-- START --
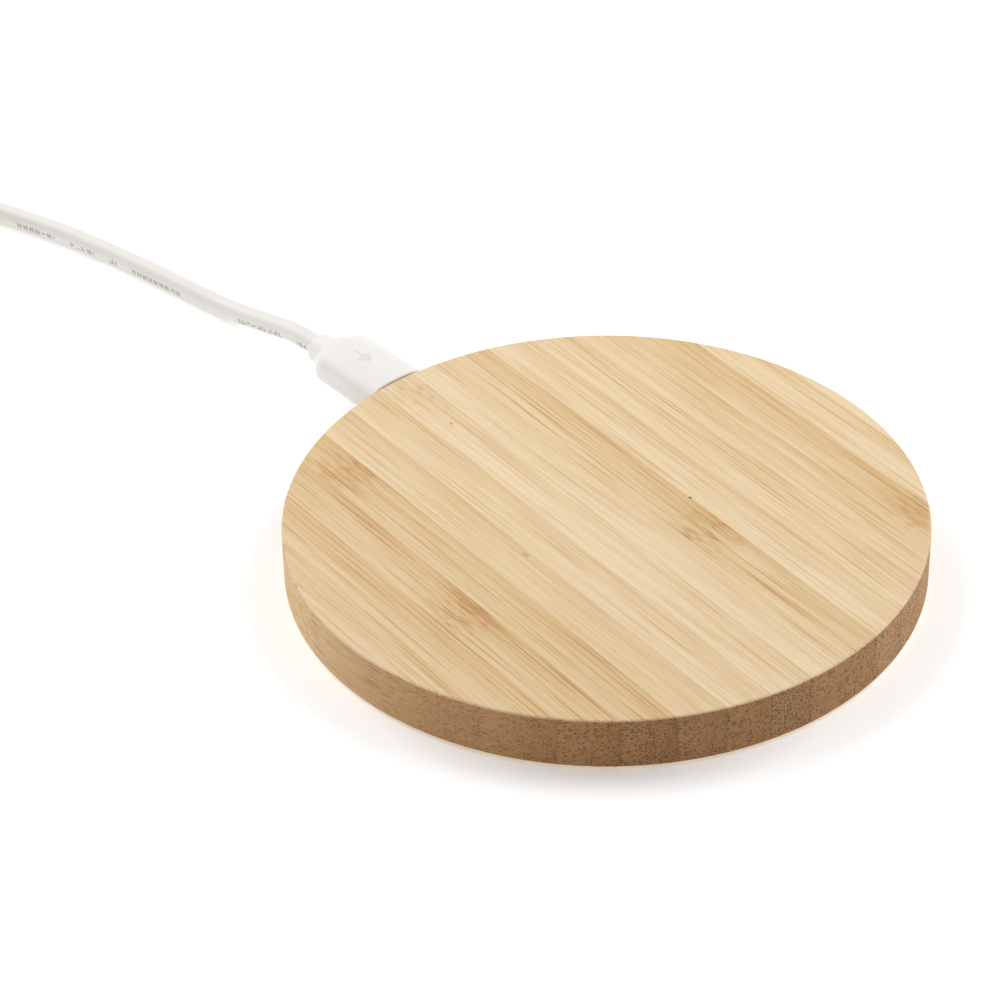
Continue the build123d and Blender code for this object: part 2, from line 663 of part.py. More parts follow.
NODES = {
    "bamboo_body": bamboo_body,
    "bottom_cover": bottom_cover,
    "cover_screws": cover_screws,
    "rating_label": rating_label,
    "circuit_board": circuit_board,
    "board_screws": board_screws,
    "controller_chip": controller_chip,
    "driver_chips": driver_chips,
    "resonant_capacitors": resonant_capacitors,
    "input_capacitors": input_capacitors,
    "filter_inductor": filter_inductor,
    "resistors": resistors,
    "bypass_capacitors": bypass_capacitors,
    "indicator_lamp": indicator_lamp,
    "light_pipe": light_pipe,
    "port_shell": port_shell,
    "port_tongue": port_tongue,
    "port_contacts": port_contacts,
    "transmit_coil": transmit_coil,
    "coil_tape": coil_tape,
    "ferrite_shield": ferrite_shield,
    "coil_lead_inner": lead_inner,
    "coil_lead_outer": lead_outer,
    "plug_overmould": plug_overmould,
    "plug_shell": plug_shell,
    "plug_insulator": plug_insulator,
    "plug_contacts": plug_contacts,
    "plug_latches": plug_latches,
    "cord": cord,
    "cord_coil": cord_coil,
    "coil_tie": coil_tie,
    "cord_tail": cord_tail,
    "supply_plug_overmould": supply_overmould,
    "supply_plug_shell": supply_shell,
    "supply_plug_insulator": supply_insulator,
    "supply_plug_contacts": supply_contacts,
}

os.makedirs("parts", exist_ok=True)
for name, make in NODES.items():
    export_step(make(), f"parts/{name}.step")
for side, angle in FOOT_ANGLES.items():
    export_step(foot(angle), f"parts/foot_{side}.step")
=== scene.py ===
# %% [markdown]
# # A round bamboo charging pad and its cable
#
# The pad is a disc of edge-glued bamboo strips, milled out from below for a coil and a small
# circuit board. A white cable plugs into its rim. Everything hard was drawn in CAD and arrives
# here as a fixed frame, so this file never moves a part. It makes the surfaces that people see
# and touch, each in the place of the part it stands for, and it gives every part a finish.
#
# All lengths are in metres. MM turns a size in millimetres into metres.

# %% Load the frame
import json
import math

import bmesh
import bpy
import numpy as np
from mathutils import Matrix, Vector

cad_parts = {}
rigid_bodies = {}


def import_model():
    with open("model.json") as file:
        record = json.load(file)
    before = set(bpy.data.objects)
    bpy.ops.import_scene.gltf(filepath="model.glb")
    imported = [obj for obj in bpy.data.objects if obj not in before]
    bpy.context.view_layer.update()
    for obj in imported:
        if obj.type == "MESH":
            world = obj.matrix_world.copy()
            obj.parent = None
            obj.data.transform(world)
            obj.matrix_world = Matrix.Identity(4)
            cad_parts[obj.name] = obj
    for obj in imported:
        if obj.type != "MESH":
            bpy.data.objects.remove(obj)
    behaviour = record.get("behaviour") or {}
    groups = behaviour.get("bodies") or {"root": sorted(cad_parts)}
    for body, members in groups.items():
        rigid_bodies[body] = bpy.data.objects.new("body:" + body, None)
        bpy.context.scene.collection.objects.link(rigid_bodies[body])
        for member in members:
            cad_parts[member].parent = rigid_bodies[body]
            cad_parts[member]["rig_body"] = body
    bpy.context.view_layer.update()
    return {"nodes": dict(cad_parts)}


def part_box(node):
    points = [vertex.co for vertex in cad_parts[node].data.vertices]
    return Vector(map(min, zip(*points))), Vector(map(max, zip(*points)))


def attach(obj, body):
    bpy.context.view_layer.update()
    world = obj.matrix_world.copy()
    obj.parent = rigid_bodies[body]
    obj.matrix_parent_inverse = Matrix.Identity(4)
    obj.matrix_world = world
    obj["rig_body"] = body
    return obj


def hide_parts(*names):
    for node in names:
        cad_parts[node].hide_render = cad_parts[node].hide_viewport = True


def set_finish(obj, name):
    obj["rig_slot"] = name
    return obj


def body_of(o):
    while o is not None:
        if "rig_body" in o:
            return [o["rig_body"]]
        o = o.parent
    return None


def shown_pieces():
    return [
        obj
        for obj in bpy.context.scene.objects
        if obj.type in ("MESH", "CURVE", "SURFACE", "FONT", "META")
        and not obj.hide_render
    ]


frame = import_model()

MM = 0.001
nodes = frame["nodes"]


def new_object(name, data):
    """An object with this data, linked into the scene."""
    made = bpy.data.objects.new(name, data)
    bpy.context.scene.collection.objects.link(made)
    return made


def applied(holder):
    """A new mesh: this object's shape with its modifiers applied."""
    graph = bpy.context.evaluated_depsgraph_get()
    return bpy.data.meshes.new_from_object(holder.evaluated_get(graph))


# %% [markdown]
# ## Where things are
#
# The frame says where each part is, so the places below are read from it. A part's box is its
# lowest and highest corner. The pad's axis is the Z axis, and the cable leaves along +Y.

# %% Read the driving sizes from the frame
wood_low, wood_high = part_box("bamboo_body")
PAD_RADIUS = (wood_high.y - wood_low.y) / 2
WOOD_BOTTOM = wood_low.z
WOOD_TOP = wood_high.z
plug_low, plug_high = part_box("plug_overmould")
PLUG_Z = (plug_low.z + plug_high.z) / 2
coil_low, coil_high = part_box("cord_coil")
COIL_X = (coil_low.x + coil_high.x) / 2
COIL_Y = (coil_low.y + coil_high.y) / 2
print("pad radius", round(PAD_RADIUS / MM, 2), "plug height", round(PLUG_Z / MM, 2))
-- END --
• WHAT THE TASK REQUIRES
Repeat the span of lines that opens with the line holding "for name, make" and closes with the line holding "record = json.load(file)", exactly as it stands.

• RESULT FOR THIS TASK
for name, make in NODES.items():
    export_step(make(), f"parts/{name}.step")
for side, angle in FOOT_ANGLES.items():
    export_step(foot(angle), f"parts/foot_{side}.step")
=== scene.py ===
# %% [markdown]
# # A round bamboo charging pad and its cable
#
# The pad is a disc of edge-glued bamboo strips, milled out from below for a coil and a small
# circuit board. A white cable plugs into its rim. Everything hard was drawn in CAD and arrives
# here as a fixed frame, so this file never moves a part. It makes the surfaces that people see
# and touch, each in the place of the part it stands for, and it gives every part a finish.
#
# All lengths are in metres. MM turns a size in millimetres into metres.

# %% Load the frame
import json
import math

import bmesh
import bpy
import numpy as np
from mathutils import Matrix, Vector

cad_parts = {}
rigid_bodies = {}


def import_model():
    with open("model.json") as file:
        record = json.load(file)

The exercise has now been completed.